Senior Planner Miguel Del Rio presented the amendments (PEN26‑0003), saying the package revises Title 9 to clarify by‑right ADU development standards — including number of ADUs per lot, maximum unit sizes and setback rules — and to require applicants proposing ADUs on parcels served by septic systems to coordinate with the Department of Environmental Health. The amendment would also remove a minimum 35% site‑area landscaping requirement for multifamily residential projects and replace it with a requirement that setback areas adjacent to public streets be landscaped and continuously maintained in accordance with city design standards.

Del Rio recommended that the Planning Commission adopt Resolution 2026‑04 finding the amendment exempt from CEQA and introduce and adopt the implementing ordinance for transmittal to City Council.

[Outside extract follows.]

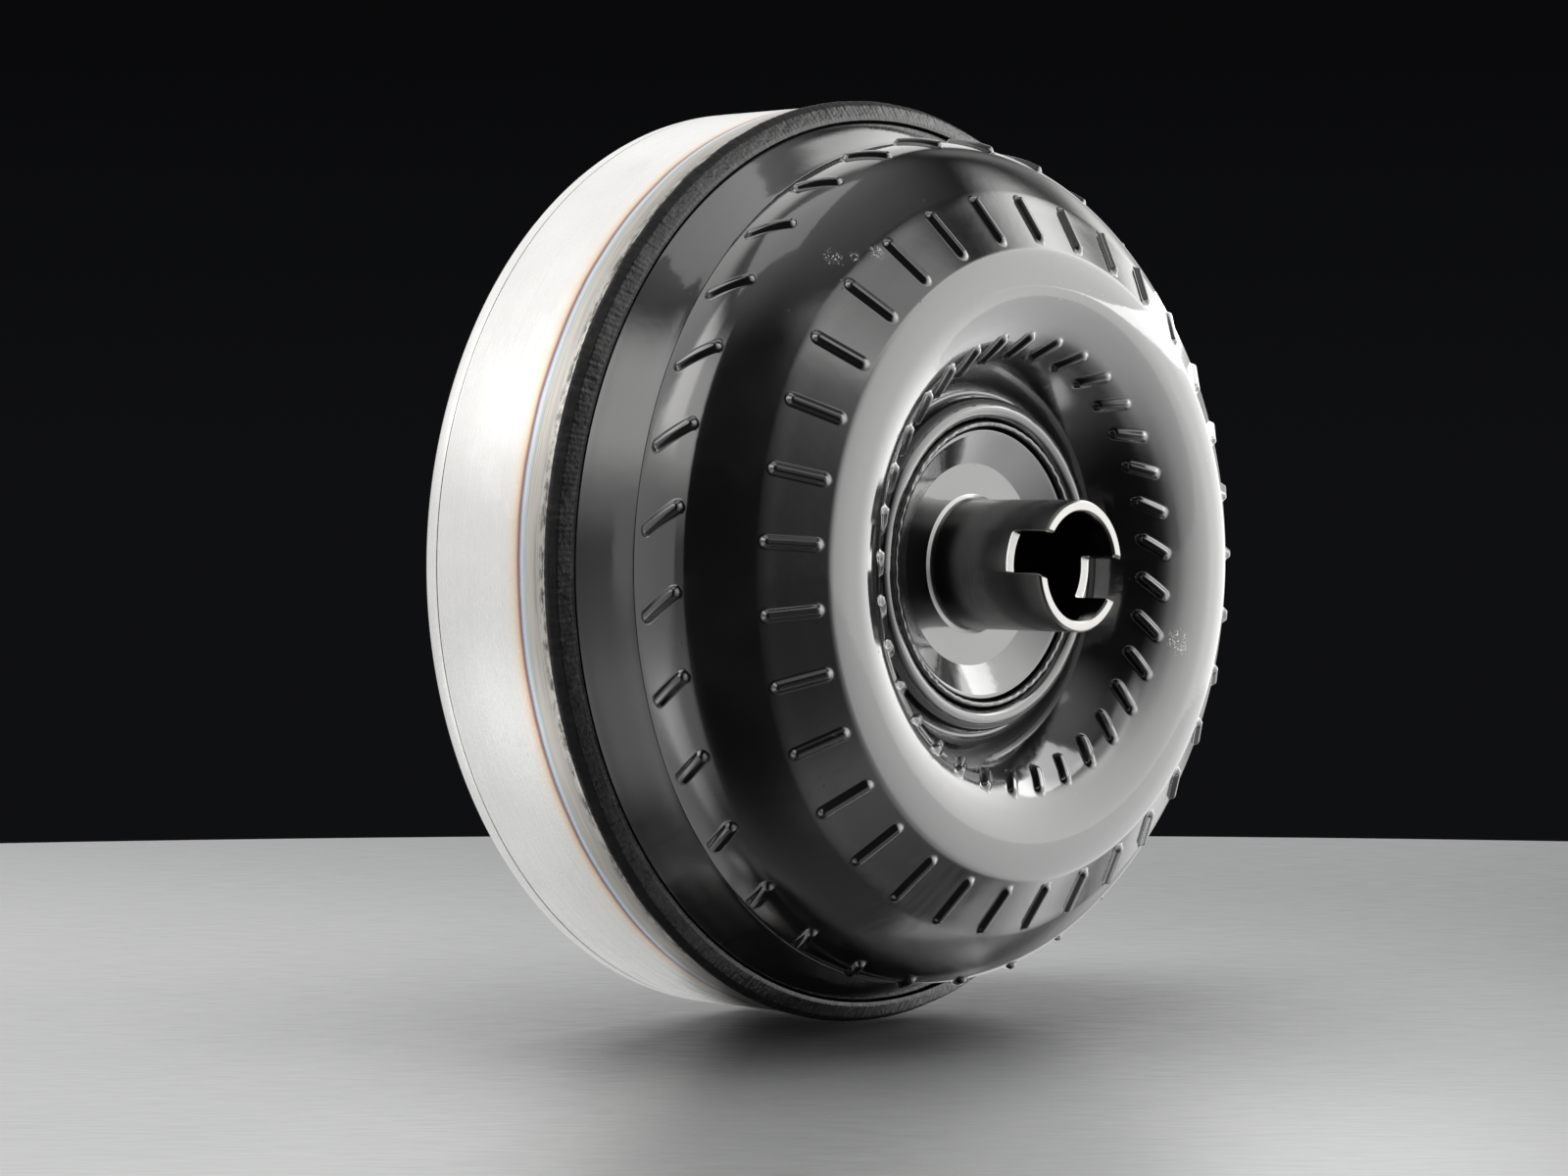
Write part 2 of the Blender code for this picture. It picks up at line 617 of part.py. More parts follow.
def build_piston():
    """Lock-up piston, its friction lining, and the thrust washer inside the cover."""
    revolve("piston_plate", [
        (30.6, 136.2), (36.0, 136.2), (38.5, 138.0), (149.4, 138.0), (149.4, 131.0),
        (152.4, 131.0), (152.4, 141.0), (30.6, 141.0)], STAMPED)
    revolve("friction_lining", [(124.0, 141.3), (149.5, 141.3), (149.5, 143.5),
                                (124.0, 143.5)], FRICTION)
    revolve("cover_thrust_washer", [(19.5, 142.9), (28.6, 142.9), (28.6, 144.7),
                                    (19.5, 144.7)], BRONZE, steps=24)


# ---------------------------------------------------------------------- stator
STATOR_REAR = 61.0
STATOR_FRONT = 88.0
STATOR_MID = (STATOR_REAR + STATOR_FRONT) / 2
STATOR_BLADES = 15
BLADE_AX = 74.8
BLADE_THICKNESS = 0.85  # scale on the section's second column
# (along the chord, across it)
BLADE_SECTION = ((-12.5, 0.6), (-5.0, 4.4), (12.5, 1.2), (0.0, -0.6))
# root and tip: (radius, chord scale, twist from the axial direction)
BLADE_ENDS = ((60.0, 0.92, 38.0), (87.6, 0.62, 44.0))
CAP_DEPTH = 3.25


def blade_mesh(base):
    """One stator blade, twisted between its root and tip sections."""
    mesh = bmesh.new()
    rings = []
    for radius, chord, twist_deg in BLADE_ENDS:
        twist = math.radians(twist_deg)
        ring = []
        for along, across in BLADE_SECTION:
            along, across = along * chord, across * BLADE_THICKNESS
            axial = along * math.cos(twist) - across * math.sin(twist)
            arc = along * math.sin(twist) + across * math.cos(twist)
            ring.append(mesh.verts.new(
                at(radius, base + math.degrees(arc / radius), BLADE_AX + axial)))
        rings.append(ring)
    root, tip = rings
    for i in range(len(root)):
        j = (i + 1) % len(root)
        mesh.faces.new([root[i], root[j], tip[j], tip[i]])
    mesh.faces.new(root)
    mesh.faces.new(tip[::-1])
    bmesh.ops.triangulate(mesh, faces=mesh.faces[:])
    bmesh.ops.recalc_face_normals(mesh, faces=mesh.faces[:])
    return mesh


def build_stator_wheel():
    wheel = revolve("stator_wheel", [
        (44.8, STATOR_REAR), (58.0, STATOR_REAR), (61.8, 65.5), (61.8, 83.5),
        (58.0, STATOR_FRONT), (44.8, STATOR_FRONT)], ALU, steps=30)
    blades = join([blade_mesh(deg) for deg in spaced(STATOR_BLADES)])
    boolean_mesh(wheel, "blade_tool", blades, "UNION")
    # ring round the blade tips
    tip_ring = revolve("stator_core_tool", [(86.6, 69.8), (89.4, 69.8), (89.4, 81.6),
                                            (86.6, 81.6)], ALU, steps=30)
    boolean(wheel, tip_ring, "UNION")


def build_stator_caps():
    for name, rear in (("stator_rear_cap", STATOR_REAR),
                       ("stator_front_cap", STATOR_FRONT - CAP_DEPTH)):
        front = rear + CAP_DEPTH
        revolve(name, [(31.0, rear), (44.2, rear), (44.2, front), (31.0, front)], ALU, steps=30)


# -------------------------------------------------------------- one-way clutch
ROLLERS = 6
ROLLER_R = 4.0
RACE_R = 30.0           # inner race outside radius
ROLLER_CIRCLE_R = RACE_R + ROLLER_R + 0.25
# one ramped pocket of the outer race: (angle from its roller, radius)
POCKET = ((-26.0, 31.2), (-8.5, 31.2), (-8.0, 38.55), (8.0, 39.2), (22.0, 39.2), (23.0, 31.2))
OUTER_RACE_W = 19.8
INNER_RACE_W = 27.2
ROLLER_LENGTH = 18.6
LEAF_W = 16.0
LEAF_HALF_T = 0.30
LEAF_FOLDS = 6
LEAF_RADII = (32.6, 37.2)   # the zigzag's inner and outer bends
LEAF_ANGLES = (7.9, 21.3)   # its two ends, measured from the roller
LEAF_CIRCLE_R = 35.0        # radius of the object's origin


def stator_span(width):
    """Rear and front stations of a part centred in the stator."""
    return STATOR_MID - width / 2, STATOR_MID + width / 2


def build_clutch_races():
    pockets = [polar(radius, math.radians(mid + offset))
               for mid in spaced(ROLLERS) for offset, radius in POCKET]
    outer = prism_mesh([circle(44.2, 36), pockets], *stator_span(OUTER_RACE_W))
    make_object("clutch_outer_race", outer, HARD)
    inner = prism_mesh([circle(RACE_R, 32), spline_outline(22.3, 20.8, 14)],
                       *stator_span(INNER_RACE_W))
    make_object("clutch_inner_race", inner, HARD)


def build_clutch_rollers():
    rear, front = stator_span(ROLLER_LENGTH)
    profile = [(0, rear), (ROLLER_R, rear), (ROLLER_R, front), (0, front)]
    for k, deg in enumerate(spaced(ROLLERS)):
        make_object("clutch_roller_%d" % (k + 1),
                    pin_mesh(profile, 12, ROLLER_CIRCLE_R, deg), HARD,
                    origin=at(ROLLER_CIRCLE_R, deg, STATOR_MID))


def build_clutch_springs():
    """Folded leaf spring between each roller and its pocket's far wall."""
    first, last = LEAF_ANGLES
    for k, mid in enumerate(spaced(ROLLERS)):
        outer, inner = [], []
        for i in range(LEAF_FOLDS + 1):
            angle = math.radians(mid + first + (last - first) * i / LEAF_FOLDS)
            radius = LEAF_RADII[i % 2]
            outer.append(polar(radius + LEAF_HALF_T, angle))
            inner.append(polar(radius - LEAF_HALF_T, angle))
        make_object("clutch_spring_%d" % (k + 1),
                    prism_mesh([outer + inner[::-1]], *stator_span(LEAF_W)), SPRING,
                    origin=at(LEAF_CIRCLE_R, mid + (first + last) / 2, STATOR_MID),
                    smooth=False)


# ------------------------------------------------------------- thrust bearings
BEARING_BORE_R = 29.0
CAGE_HALF_T = 0.7
NEEDLES = 12
NEEDLE_MARGIN = 3.0     # cage width less needle length


def thrust_bearing(name, outer_r, rear, front):
    """Caged needle thrust bearing: a flat cage with its needles standing proud."""
    mid = (rear + front) / 2
    needle_r = (front - rear) / 2
    cage = make_object(name, prism_mesh([circle(outer_r, 24), circle(BEARING_BORE_R, 24)],
                                        mid - CAGE_HALF_T, mid + CAGE_HALF_T), CAGE)
    needles = []
    for deg in spaced(NEEDLES):
        angle = math.radians(deg)
        mesh = bmesh.new()
        bmesh.ops.create_cone(mesh, cap_ends=True, segments=4, radius1=needle_r * MM,
                              radius2=needle_r * MM,
                              depth=(outer_r - BEARING_BORE_R - NEEDLE_MARGIN) * MM)
        frame = frame_along(at((BEARING_BORE_R + outer_r) / 2, deg, mid),
                            (math.cos(angle), 0.0, math.sin(angle)))
        bmesh.ops.transform(mesh, matrix=frame, verts=mesh.verts[:])
        needles.append(mesh)
    tool = make_object(name + "_needle_tool", join(needles), HARD, smooth=False)
    boolean(cage, tool, "UNION")


# -------------------------------------------------------------------- assembly
build_impeller_shell()
build_front_cover()
build_crank_pilot()
build_drive_lugs()
build_balance_weight()
build_cover_weld()
build_impeller_hub()
build_hub_weld()
build_impeller_vane_ring()
turbine_shell = build_turbine_shell()
build_turbine_vane_ring()
turbine_hub = build_turbine_hub()
build_rivets(turbine_hub, turbine_shell)
build_piston_seal()
build_damper_driven_plate()
build_damper_retainer()
build_damper_springs()
build_piston()
build_stator_wheel()
build_clutch_races()
build_clutch_rollers()
build_clutch_springs()
build_stator_caps()
thrust_bearing("rear_thrust_bearing", outer_r=42.0, rear=56.95, front=60.5)
thrust_bearing("front_thrust_bearing", outer_r=41.0, rear=88.5, front=92.05)
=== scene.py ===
"""Looks of the torque converter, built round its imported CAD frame.

Axis of rotation: world Y, engine side +Y, hub nose -Y.  Design lengths are in
millimetres; "ax" is the distance along the axis from the hub's tip, so world
Y = (ax - 175) / 1000.  Materials, stage and camera are in metres.
"""

from functools import cached_property
import math

import bmesh
import bpy
import numpy as np
from mathutils import Matrix, Vector
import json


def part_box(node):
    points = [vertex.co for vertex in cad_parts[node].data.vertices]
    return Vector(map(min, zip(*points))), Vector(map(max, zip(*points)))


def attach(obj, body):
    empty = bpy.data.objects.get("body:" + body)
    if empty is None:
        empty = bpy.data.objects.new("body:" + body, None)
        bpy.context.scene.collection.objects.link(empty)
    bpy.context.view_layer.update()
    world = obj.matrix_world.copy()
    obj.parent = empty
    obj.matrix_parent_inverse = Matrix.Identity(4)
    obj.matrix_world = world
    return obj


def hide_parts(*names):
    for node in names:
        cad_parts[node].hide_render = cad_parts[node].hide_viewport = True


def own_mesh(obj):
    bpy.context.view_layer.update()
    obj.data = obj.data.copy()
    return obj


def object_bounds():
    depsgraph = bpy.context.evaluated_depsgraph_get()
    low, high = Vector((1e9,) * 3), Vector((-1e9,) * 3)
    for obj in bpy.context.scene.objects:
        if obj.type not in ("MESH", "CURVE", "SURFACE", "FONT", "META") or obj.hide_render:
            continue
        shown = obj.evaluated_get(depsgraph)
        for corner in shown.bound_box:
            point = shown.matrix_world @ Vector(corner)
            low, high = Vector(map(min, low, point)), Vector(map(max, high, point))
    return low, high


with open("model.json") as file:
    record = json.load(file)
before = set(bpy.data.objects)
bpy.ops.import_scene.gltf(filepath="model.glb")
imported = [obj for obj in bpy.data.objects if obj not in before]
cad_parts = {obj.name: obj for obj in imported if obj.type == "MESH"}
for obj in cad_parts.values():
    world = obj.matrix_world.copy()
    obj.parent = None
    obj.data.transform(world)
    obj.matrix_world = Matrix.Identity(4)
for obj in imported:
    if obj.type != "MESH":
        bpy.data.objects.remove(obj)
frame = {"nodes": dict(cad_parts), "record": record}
cad_low, cad_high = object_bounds()

TAU = math.tau
HUB_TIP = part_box("impeller_hub")[0].y * 1000       # world Y of the hub's tip, mm


# ------------------------------------------------------------------ mesh tools
def add_object(name, mesh, body, stands_for, slot, sharp, finish=None):
    """Link a smooth-shaded mesh that replaces a CAD node; sharp is in degrees."""
    mesh.shade_smooth()
    mesh.set_sharp_from_angle(angle=math.radians(sharp))
    ob = bpy.data.objects.new(name, mesh)
    bpy.context.scene.collection.objects.link(ob)
    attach(ob, body)
    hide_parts(stands_for)
    mesh.materials.append(finish or FINISHES[slot])
    return ob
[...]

After public testimony and commissioner questions, a commissioner moved to approve Resolution 2026‑04; a second was recorded and the chair announced the motion carried. The transcript does not include a roll‑call vote tally for this motion.

Commissioners asked clarifying questions about whether the setback and other changes were mandated by state law; staff clarified that these changes are local clarifications to align the municipal code with existing state ministerial ADU requirements and to make local code easier to read and apply. The city attorney explained the broader trend: ADUs that once required discretionary review are now processed ministerially under state guidance, limiting discretionary public hearings for qualifying ADUs.

Public testimony raised concerns about potential uses of ADUs to increase project density without public hearings. A commenter who identified himself as George (surname variants appear in the transcript) warned that developers might use ADUs to add units on large parcels and asked that larger ADU proposals be brought before the commission.

Action taken: the Planning Commission approved a motion recommending the City Council find PEN26‑0003 exempt from CEQA and introduce/adopt the ordinance (Resolution 2026‑04). The transcript records the motion and that it 'carries' but does not provide a named roll‑call or numerical vote tally.